Smith, J. Pye, Lectures on the Bearing of Geological Science upon Certain Parts of the Scriptural Narrative, London, 1839.
"A philological survey of the initial sections of the Bible, (Gen. i, 1, to ii, 3) brings out the result:
1. "That the first sentence is a simple, independent, all-comprehending axiom, to this effect: that matter, elementary or combined, aggregated only or organized, and dependent, sentient, and intellectual beings have not existed from eternity, either in selfcontinuity or succession, but had a beginning; that their beginning took place by the all-powerful will of one Being, the self-existent , independent, and infinite in all perfection; and that the date of that beginning is not made known.
2. "That at a certain epoch, our planet was brought into a state of disorganization, detritus, or ruin, (perhaps we have no perfectly appropriate term) from a former condition.
3. "That it pleased the Almighty, wise and benevolent Supreme, out of that state of ruin to adjust the surface of the earth to its now existing condition, the whole extending through the period of six natural days.

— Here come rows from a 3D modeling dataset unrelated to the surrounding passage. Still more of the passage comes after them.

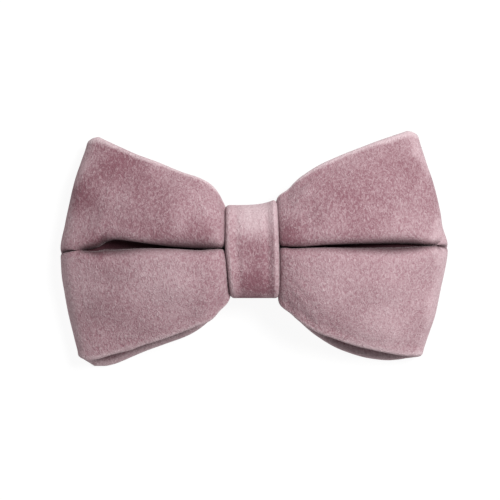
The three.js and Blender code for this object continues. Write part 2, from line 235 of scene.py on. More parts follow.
def front_line(section, fade=1.0):
    """The front layer's middle line, with its pleat as deep as the section says, or a share of that."""
    lower = lobe_line(section, -1, fade)
    upper = lobe_line(section, 1, fade)[::-1]
    bottom = [[section["pleat"], section["crest"] - section["dip"] * fade]]
    return np.concatenate([lower, bottom, upper])


def back_line(section):
    """The back layer's middle line, with its points spread as the front's are."""
    crown = (0.5 - BACK_PLEAT_SHARE) * np.arange(CROWN_POINTS) / CROWN_POINTS
    pleat = 0.5 - BACK_PLEAT_SHARE * (1 - np.arange(PLEAT_POINTS) / PLEAT_POINTS)
    half = np.concatenate([crown, pleat])
    share = np.concatenate([half, [0.5], 1 - half[::-1]])
    half_wall = section["wall"] / 2
    up = mix(section["under_bottom"] + half_wall, section["under_top"] - half_wall, share)
    height = section["under"] + section["curl"] * np.abs(2 * share - 1) ** CROWN_FALL
    return np.stack([up, height], axis=1)


print("points across the band:", len(front_line(half_way)))

# %% [markdown]
# The sections are then strung along the loop: out along the front, round the outer fold and back
# underneath. The outer fold is a half circle whose radius is half the wing's thickness there, and its
# outermost points follow the outline of the wing's end. The pleat runs out on the way round it, and a
# sharp crease takes over. At the other end the cloth spreads out right beside the knot, so the lines
# start from the knot's side edges.

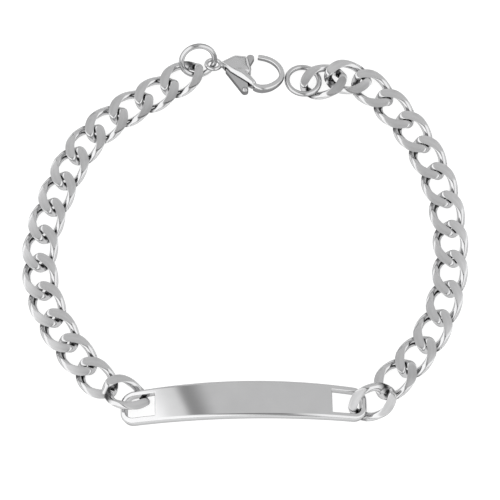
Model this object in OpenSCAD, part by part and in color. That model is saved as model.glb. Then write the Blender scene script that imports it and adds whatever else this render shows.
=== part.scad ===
// Identification bracelet of polished steel, lying unfastened on a table.
// An arched name plate with a slot at each end carries two runs of flat curb chain.
// The left run ends in a jump ring and a lever clasp, the right run in a plain end ring.
// Origin: under the middle of the bracelet, on the surface it lies on.
// +X runs along the plate, +Y from the plate toward the clasp, +Z up. Sizes in millimetres.

/* [Plate] */
// Length of the plate along its arch
plate_l = 40.6; // [40:0.1:41.2]
// Width of the plate at its middle
plate_w = 6.3; // [6.1:0.05:6.5]
// Width of the plate at its ends
plate_end_w = 5.6; // [5.5:0.05:5.7]
// Thickness of the plate
plate_t = 1.4; // [1.3:0.05:1.45]
// Rise of the arch from the ends to the middle
plate_rise = 3.6; // [3.5:0.05:3.7]
// Radius of the plate's corners
plate_corner = 2.2; // [1.8:0.1:2.4]
// Width of the metal between a slot and the plate's end
slot_bar = 0.92; // [0.8:0.02:0.94]
// Length of a slot along the plate
slot_l = 4.98; // [4.9:0.02:5.1]
// Width of a slot across the plate
slot_w = 4.2; // [4.1:0.05:4.3]
// Tilt of the plate's face toward the back, in degrees
plate_lean = 10; // [10:1:10]

/* [Chain] */
// Half length of a link's wire loop, to the middle of the wire
link_a = 3.38; // [3.36:0.01:3.4]
// Half width of a link's wire loop, to the middle of the wire
link_b = 2.3; // [2.28:0.01:2.32]
// Half thickness of a link between its two ground faces
link_h = 0.82; // [0.8:0.01:0.83]
// Twist of a link's end against its middle, in degrees
link_twist = 62; // [61:0.5:63]
// Half thickness of the wire across the chain's plane
wire_v = 0.7; // [0.68:0.01:0.71]
// Half width of the wire at a link's sides
wire_side = 0.68; // [0.66:0.01:0.69]
// Half width of the wire at a link's ends
wire_end = 0.64; // [0.62:0.01:0.65]
// Half width of the wire at its thickest, near the bends
wire_bend = 0.8; // [0.78:0.01:0.81]
// Distance from link to link in the left run
left_pitch = 5.02; // [5:0.01:5.04]
// Distance from link to link in the right run
right_pitch = 5.19; // [5.17:0.01:5.2]

/* [Rings] */
// Outer diameter of the jump ring
jump_ring_d = 6.54; // [6.5:0.02:6.56]
// Wire diameter of the jump ring
jump_wire_d = 0.84; // [0.8:0.02:0.86]
// Outer diameter of the end ring
end_ring_d = 6.4; // [6.36:0.02:6.42]
// Wire diameter of the end ring
end_wire_d = 0.9; // [0.86:0.02:0.92]

/* [Clasp] */
// Thickness of the clasp's body
clasp_t = 2.7; // [2.6:0.05:2.8]
// Thickness of the lever
lever_t = 0.8; // [0.7:0.05:0.85]
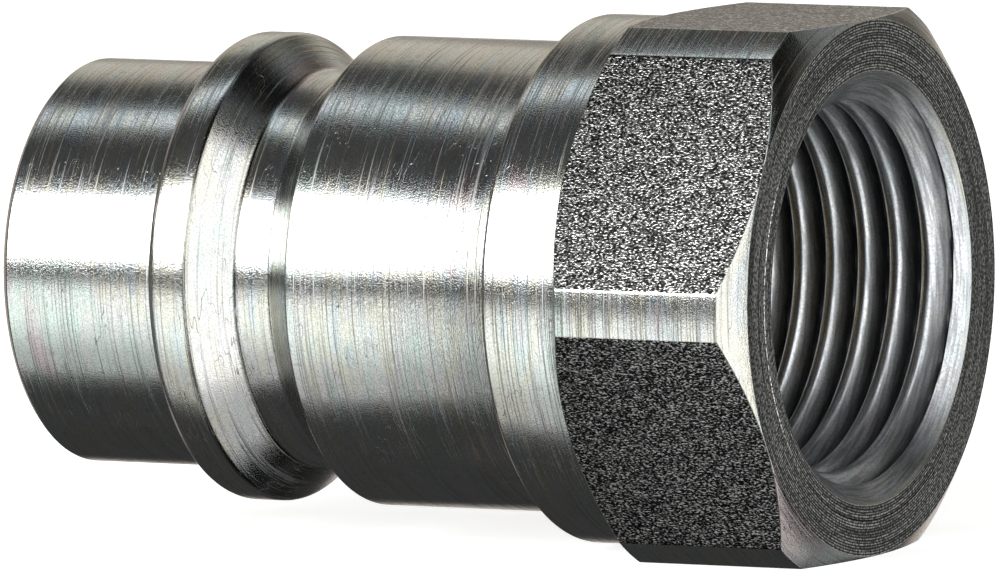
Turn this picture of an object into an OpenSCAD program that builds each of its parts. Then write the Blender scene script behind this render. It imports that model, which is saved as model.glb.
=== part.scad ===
// Male tip of a hydraulic quick disconnect coupler, with the poppet valve that closes it.
// Millimetres. X runs along the coupler: nose at -X, threaded port at +X. Z is up, square to a hexagon flat.
// The origin is on the axis, halfway along the body.

/* [Body] */
// Overall length, nose face to port face
body_len = 44.3; // [36.5:0.1:53.5]
// Diameter of the nose, which enters the socket's seal
nose_d = 20.5; // [17.1:0.05:24.6]
// Length from the nose face to the locking ridge
nose_len = 9.2; // [7.7:0.1:11]
// Height of the locking ridge over the nose
ridge_h = 1.625; // [1.35:0.025:1.95]
// Width of the locking ridge
ridge_w = 2.25; // [1.9:0.05:2.7]
// Depth of the locking groove below the ridge
groove_h = 1.875; // [1.55:0.025:2.25]
// Width of the locking groove at its bottom
groove_w = 2.05; // [1.7:0.05:2.45]
// How far the hexagon's flats stand over the barrel, both sides together
hex_over = 3.25; // [2.7:0.05:3.9]
// How much is turned off each corner of the hexagon
corner_cut = 0.64; // [0.5:0.02:0.78]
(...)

"I am forming no hypothesis in geology; I only plead that the ground is clear, and that the dictates of the Scripture interpose no bar to observation and reasoning upon the mineralogical constitution of the earth, and the remains of organized creatures which its strata disclose. If those investigations should lead us to attribute to the earth and to other planets and astral spheres an antiquity which millions or ten thousand millions of years might fail to represent, the divine records forbid not their deduction". From his Lectures on Scripture and Geology, London, 4th ed. , p. 502, as quoted by Edward Hitchcock in his The Religion of Geology, Collins, in Glasgow, 1851.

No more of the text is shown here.